We have received a question on [indiscernible] and the retailers' role and you already addressed it in your presentation but I think it's worth repeating. And the question is, are you in talks with the government about what the role of [indiscernible] or electricity retailers will play?
Yes, definitely. And they have clearly stated that our role will not change. Every consumer will have to have a product from a retailer and the grid companies will probably administer the arrangement as they do with the existing support scheme. So no need to be worried about our role. We will have the same role in new -- with a new and improved spot scheme that we have today.
Okay. Okay.

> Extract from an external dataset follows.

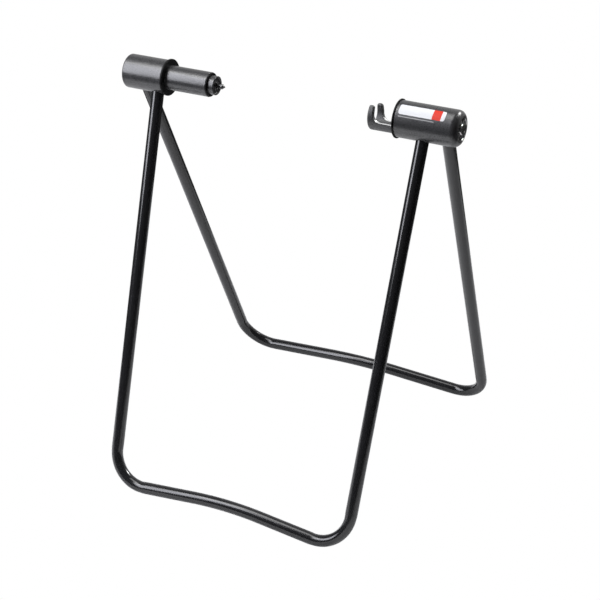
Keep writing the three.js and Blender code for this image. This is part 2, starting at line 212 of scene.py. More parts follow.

A question on max cap on retail margin. Will you be able to be competitive if there is such a maximum cap on the market?
Obviously, we will be competitive. We can take out scale advantages across the company but this will very clearly violate the European Economic Area legislation. So we don't think that this will be a realistic path for the governing party at all.
Okay. A question on the cost development. Can you comment on the cost development in the Nordic segment?
Yes, I can do that. The increase in OpEx in 2024 is related to our own sales teams. We have moved more away from external telemarketing teams to have more control over the sales process, also from a quality and compliance perspective. This means that we now have the OpEx directly in our P&L quarter-to-quarter, while we have previously capitalized CPOs, which then by definition is lagging in terms of OpEx. So the OpEx development is a planned development. Having said that, while committing to a level of cost -- nominal cost development also in '25, we will, of course, work across the group for finding efficiencies also in the Nordic segment.
Thank you very much. And that actually concludes the Q&A session. So we would like to thank you all for your attention and I wish you all a nice day.